Your executable should accept two required parameters (the name of the input text file and the number of words to produce) and one optional parameter (the value of n). If n is omitted, use a default value of 3. For example:

./babbler drseuss.txt 100 4 # babble 100 words using 4-grams
./babbler drseuss.txt 50    # babble 50 words using 3-grams

Babbling

Now it is time to randomly generate a stream of words. Pick a random n-gram from the input. Do not grab one from the map, as it is difficult to do so in a truly random fashion. Instead, grab one directly from the input token list, or if you made a list of n-grams, pick one at random from the list.

Output only the last word from the n-gram. Then discard the first token from the n-gram, giving you a prefix of length n-1. Use this to lookup all words that followed this prefix in the original text, and randomly pick one of those words. Use it to form the next n-gram.

For example, if you had “three blind mice” as your n-gram (and you output “mice” to the console), you would discard “three” and look up all n-grams that start with “blind mice”. Say the list of 3rd words included “lost”, “ate”, and “ran”. You should randomly pick one of those 3rd words, say “ate”, and append it onto “blind mice”, yielding “blind mice ate”.

Then output the new last word (“ate” in our example”) and repeat by chopping off the first word (“blind”), finding all n-grams that start with the n-1 length prefix (“mice ate” in our example), and randomly choose the next word from that list.

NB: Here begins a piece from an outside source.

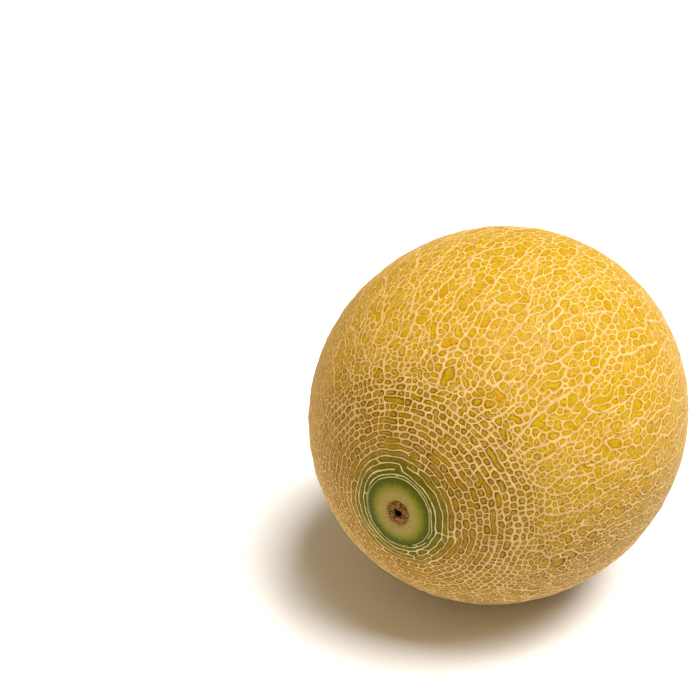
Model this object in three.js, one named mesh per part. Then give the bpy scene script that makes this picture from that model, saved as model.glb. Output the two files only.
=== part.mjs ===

Repeat this process until you have emitted exactly the number of tokens that the user asked for when invoking the babbler.

Markov chains revisited

Let us examine why the output is a Markov chain.

The states are n-grams from the original text. The next token (and thus the next n-gram) chosen at each step is picked from the list of alternatives generated from the original text. By retaining duplicates, the probability that a given word will be chosen is driven by the frequency with which it occurred in the original text.

The tokens are printed to the console as you go, but the history of the babbled sequence is ignored when choosing the next word to babble.